● JOB: Wherever "from" appears in a line, list that line.

● DATA SHOWN:
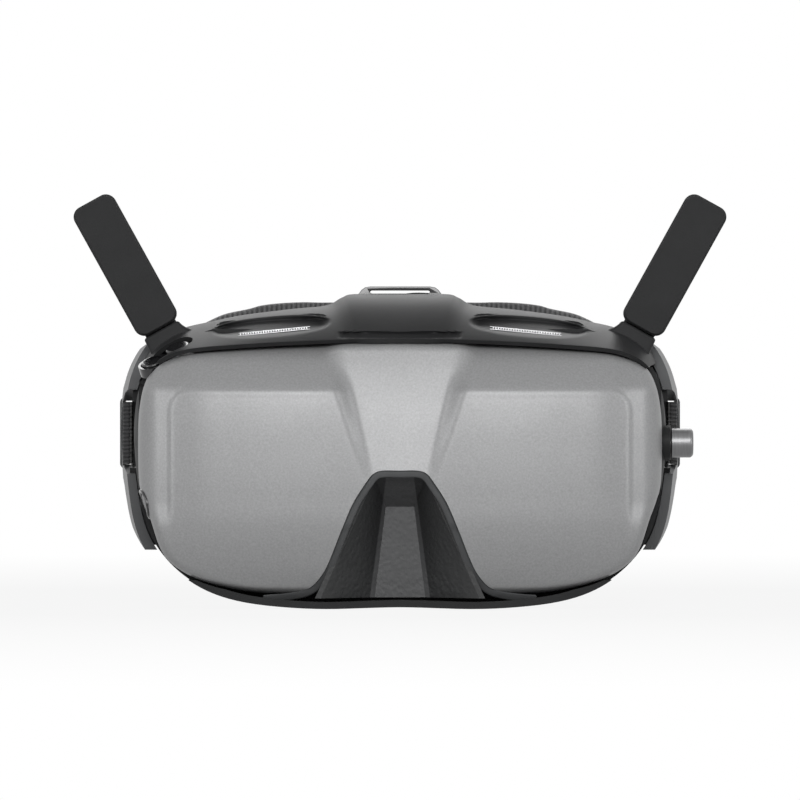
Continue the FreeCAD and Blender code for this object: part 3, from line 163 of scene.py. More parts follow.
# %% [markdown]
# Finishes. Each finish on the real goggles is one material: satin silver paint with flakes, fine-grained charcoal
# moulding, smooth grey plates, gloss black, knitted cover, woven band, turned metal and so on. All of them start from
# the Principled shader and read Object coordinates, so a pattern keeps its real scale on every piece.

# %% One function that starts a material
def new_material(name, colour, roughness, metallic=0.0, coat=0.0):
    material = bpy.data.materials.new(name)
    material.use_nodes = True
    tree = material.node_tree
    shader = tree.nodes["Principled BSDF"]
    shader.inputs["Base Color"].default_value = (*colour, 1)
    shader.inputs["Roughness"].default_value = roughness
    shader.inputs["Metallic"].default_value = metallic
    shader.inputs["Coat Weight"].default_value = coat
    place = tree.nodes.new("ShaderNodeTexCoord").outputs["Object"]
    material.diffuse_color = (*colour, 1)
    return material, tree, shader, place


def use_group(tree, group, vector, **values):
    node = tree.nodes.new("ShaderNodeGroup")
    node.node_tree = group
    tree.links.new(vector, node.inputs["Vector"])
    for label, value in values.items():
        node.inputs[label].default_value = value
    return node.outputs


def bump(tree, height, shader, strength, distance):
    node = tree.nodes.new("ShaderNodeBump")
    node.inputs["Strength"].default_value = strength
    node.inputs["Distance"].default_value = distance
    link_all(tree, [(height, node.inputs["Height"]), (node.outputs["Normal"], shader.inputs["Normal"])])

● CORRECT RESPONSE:
Continue the FreeCAD and Blender code for this object: part 3, from line 163 of scene.py. More parts follow.
# moulding, smooth grey plates, gloss black, knitted cover, woven band, turned metal and so on. All of them start from